_Task prompt:_ Reproduce, without any change, the span of lines from the opening of the records below to the line containing "slot.material = material", inclusive.

Scripts that build objects
———
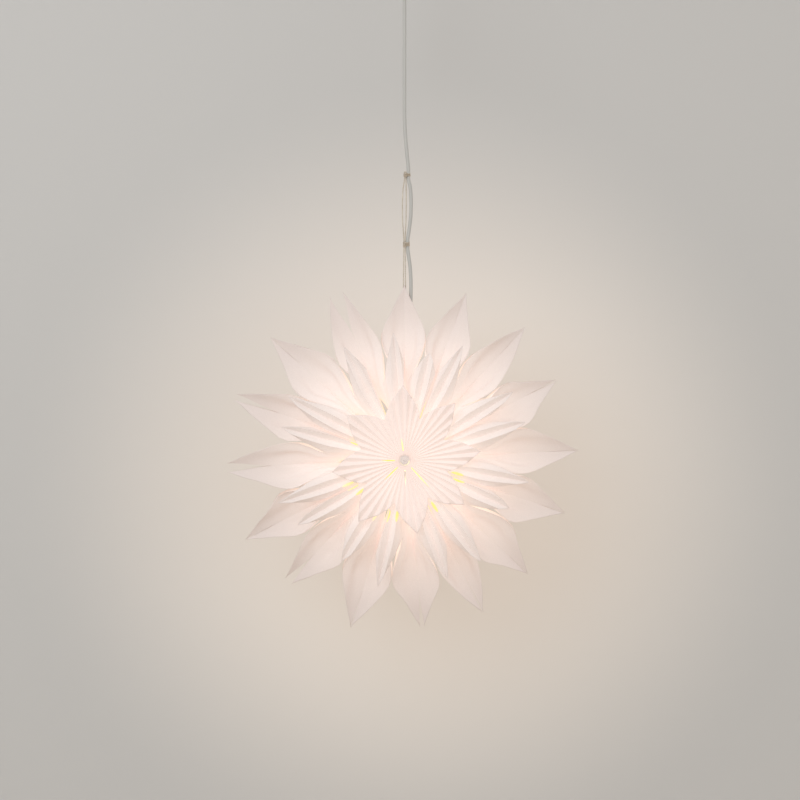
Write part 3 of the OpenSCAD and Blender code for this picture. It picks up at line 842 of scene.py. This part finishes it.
# Better finish for the CAD nodes that stay
for node, material in {
        "bulb": OPAL_GLASS, "screw_shell": BRASS, "contact_insert": CERAMIC,
        "lampholder_skirt": HOLDER_PLASTIC, "lampholder_cap": HOLDER_PLASTIC,
        "holder_cord_grip": HOLDER_PLASTIC, "ceiling_cup": CUP_PLASTIC, "cup_cord_grip": CUP_PLASTIC,
        "ceiling_bracket": STEEL, "cup_screws": STEEL, "terminal_block": CERAMIC}.items():
    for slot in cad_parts[node].material_slots:
        slot.material = material


# Wall, floor and light
def stage_plane(name, corners, colour, lit=False):
    """A plain surface behind or below the lantern, clear from its far side, with the lamp's light if lit."""
    shape = bmesh.new()
    shape.faces.new([shape.verts.new(c) for c in corners])
    plane = mesh_piece(name, shape, smooth=False)
    finish = Finish(name, Base_Color=colour, Roughness=0.95)
    if lit:
        away = finish.node("ShaderNodeVectorMath", {"operation": "DISTANCE"},
                           {0: finish.place(), 1: (STAR.x + 0.02, WALL_Y, STAR.z - 0.06)}, out=1)
        finish.set("Emission Color", finish.mix(away.between(0.20, 0.78), WALL_GLOW, (0, 0, 0)))
        finish.set("Emission Strength", 1.0)
    surface = finish.node("ShaderNodeMixShader", None, {
        0: finish.node("ShaderNodeNewGeometry", out=6), 1: Wire(finish.tree, finish.shader.outputs[0]),
        2: finish.node("ShaderNodeBsdfTransparent")})
    finish.tree.links.new(surface.socket, finish.tree.nodes["Material Output"].inputs["Surface"])
    plane.data.materials.append(finish.material)


WALL_Y, WALL_TOP, FLOOR_Z, REACH = 0.26, 2.5, -2.1, 6.0
WALL_GLOW = (0.27, 0.215, 0.165)
stage_plane("wall", [(-REACH, WALL_Y, FLOOR_Z), (REACH, WALL_Y, FLOOR_Z), (REACH, WALL_Y, WALL_TOP),
                     (-REACH, WALL_Y, WALL_TOP)], (0.545, 0.538, 0.53), lit=True)
stage_plane("floor", [(-REACH, -REACH, FLOOR_Z), (REACH, -REACH, FLOOR_Z), (REACH, WALL_Y, FLOOR_Z),
                      (-REACH, WALL_Y, FLOOR_Z)], (0.64, 0.58, 0.50))


def soft_light(name, place, target, size, power, colour):
    data = bpy.data.lights.new(name, "AREA")
    data.shape = "SQUARE"
    data.size = size
    data.energy = power
    data.color = colour
    light = bpy.data.objects.new(name, data)
    scene.collection.objects.link(light)
    light.location = place
    light.rotation_euler = (Vector(target) - Vector(place)).to_track_quat("-Z", "Y").to_euler()


soft_light("window light", (-1.4, -2.4, 0.4), STAR, 2.2, 26, (0.94, 0.98, 1.0))
soft_light("room light", (1.6, -2.4, -1.2), STAR, 2.2, 9, (1.0, 0.90, 0.80))
world = bpy.data.worlds.new("room")
world.use_nodes = True
world.node_tree.nodes["Background"].inputs["Color"].default_value = (1.0, 0.985, 0.965, 1)
world.node_tree.nodes["Background"].inputs["Strength"].default_value = 0.80
scene.world = world
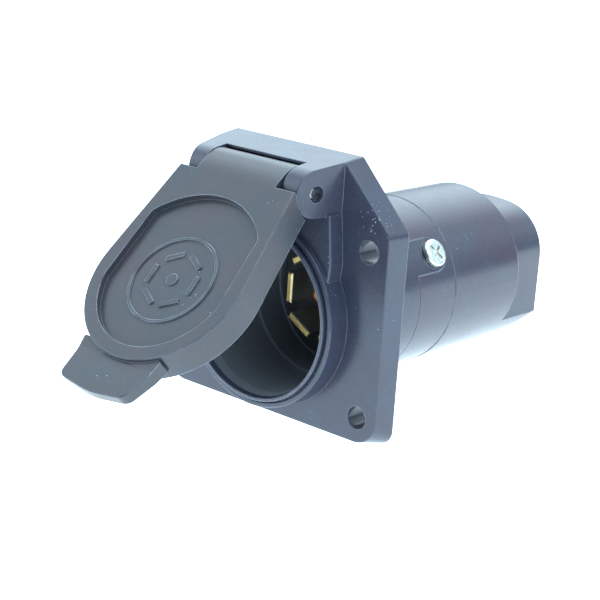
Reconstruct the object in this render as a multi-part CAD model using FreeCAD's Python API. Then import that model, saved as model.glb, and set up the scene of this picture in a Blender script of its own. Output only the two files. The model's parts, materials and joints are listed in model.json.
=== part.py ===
import FreeCAD, Part
import math
import os

# Vehicle-side seven-way trailer socket with a spring-closed lid.
# +Z is up, the socket axis lies along Y and its mouth faces -Y.
# The origin is on the socket axis, in the rear (mounting) face of the flange.

V = FreeCAD.Vector
X_AXIS = V(1, 0, 0)
Y_AXIS = V(0, 1, 0)
Z_AXIS = V(0, 0, 1)

# ---- driving dimensions, millimetres ----
FLANGE_T = 6.4            # flange thickness
FLANGE_HALF_W = 36.0      # half width across the vertical sides, front face
FLANGE_TOP_HALF = 20.7    # half width of the top edge
FLANGE_TOP_Z = 41.2
FLANGE_CHAMFER_Z = 26.0   # where each slanted shoulder meets the vertical side
FLANGE_BOTTOM_Z = -27.5
FLANGE_LOW_CORNER = 6.6   # radius of the lower corners on the front face
FLANGE_REAR_CORNER = 4.2  # the same corners on the rear face
FLANGE_DRAFT = 0.8        # how much larger the rear outline is, each side
BOLT_X = 30.15            # half the spacing of the mounting holes
BOLT_Z = 20.95
BOLT_R = 2.9

PLUG_R = 21.4             # bore that takes the plug
BLADE_ZONE_R = 20.6       # narrower bore beside the blades
MOUTH_R = 22.2
MOUTH_Y = -13.3
LIP_R = 23.1              # thin sealing lip around the mouth
LIP_GAP = 0.35            # shallow groove between the lip and the rim
RIM_R = 24.8
RIM_Y = -12.3
COLLAR_ROOT_R = 25.1

BARREL_R = 23.0
SEAM_Y = 25.7             # joint between front housing and rear shell
SEAM_GAP = 0.06
STEP_Y = 41.0
SHELL_R = 23.15
SHELL_END_R = 22.9
SHELL_END_Y = 71.0
SPIGOT_R = 21.3
SHELL_BORE_R = 19.3
SHELL_WIDE_R = 21.0

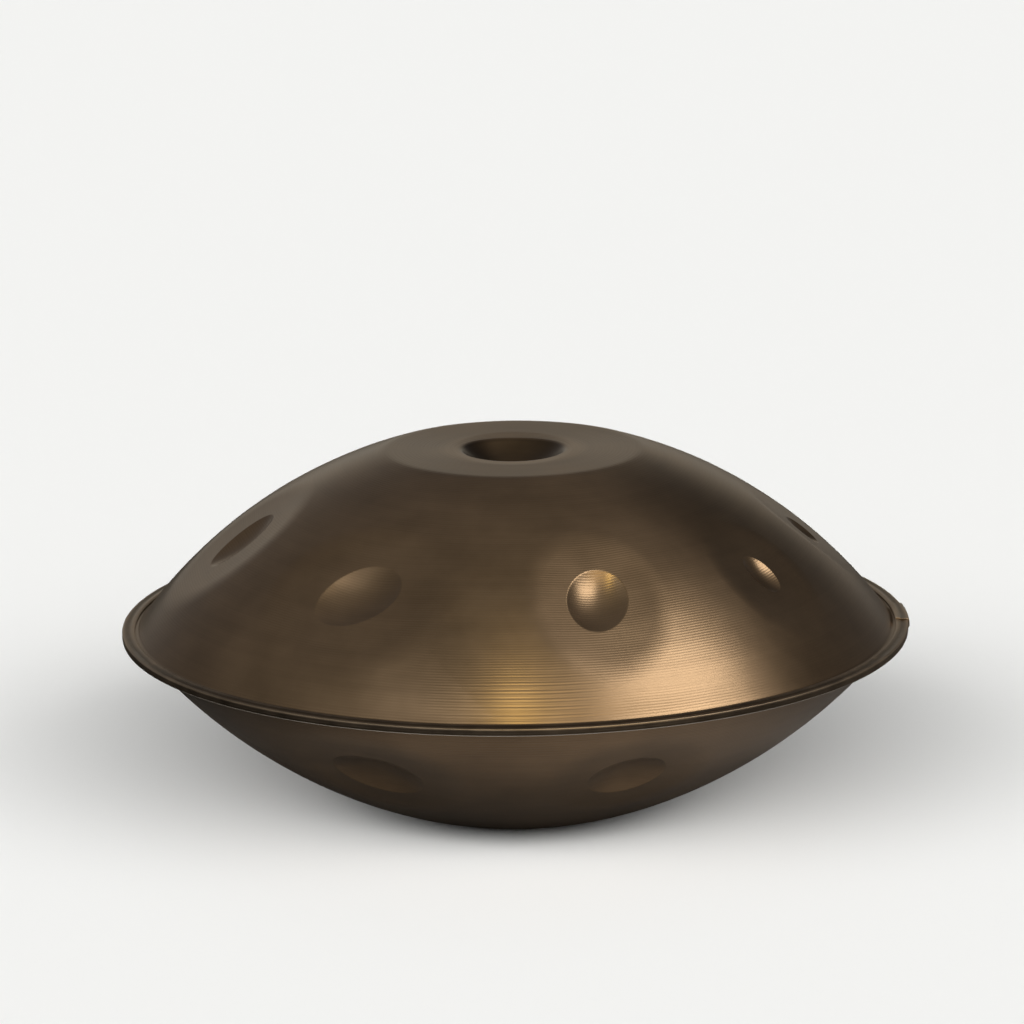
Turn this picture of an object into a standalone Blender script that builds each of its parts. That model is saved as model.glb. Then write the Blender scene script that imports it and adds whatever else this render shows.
———
_Reply to the exercise:_
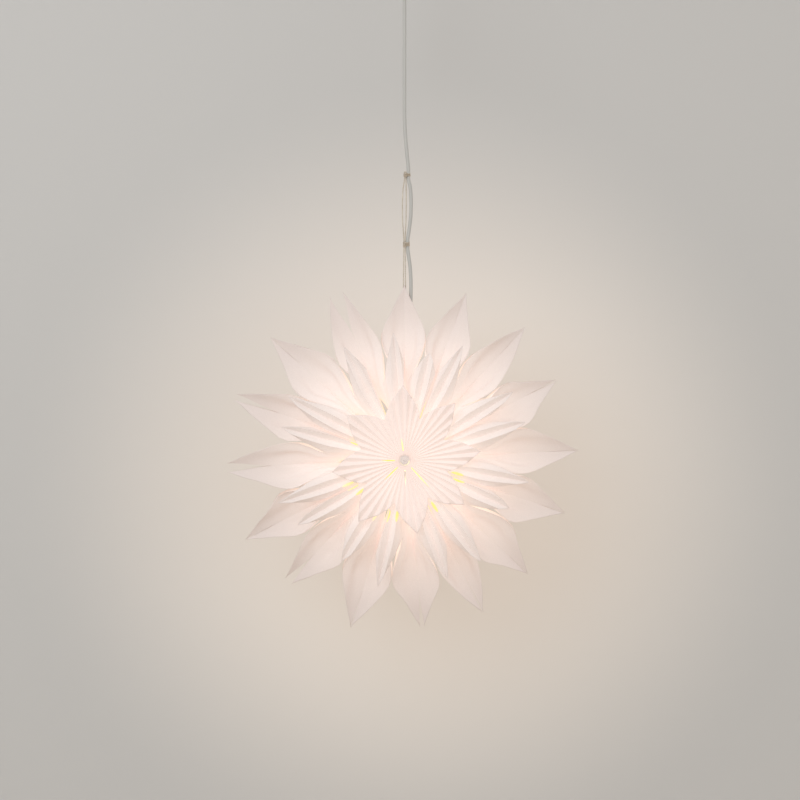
Write part 3 of the OpenSCAD and Blender code for this picture. It picks up at line 842 of scene.py. This part finishes it.
# Better finish for the CAD nodes that stay
for node, material in {
        "bulb": OPAL_GLASS, "screw_shell": BRASS, "contact_insert": CERAMIC,
        "lampholder_skirt": HOLDER_PLASTIC, "lampholder_cap": HOLDER_PLASTIC,
        "holder_cord_grip": HOLDER_PLASTIC, "ceiling_cup": CUP_PLASTIC, "cup_cord_grip": CUP_PLASTIC,
        "ceiling_bracket": STEEL, "cup_screws": STEEL, "terminal_block": CERAMIC}.items():
    for slot in cad_parts[node].material_slots:
        slot.material = material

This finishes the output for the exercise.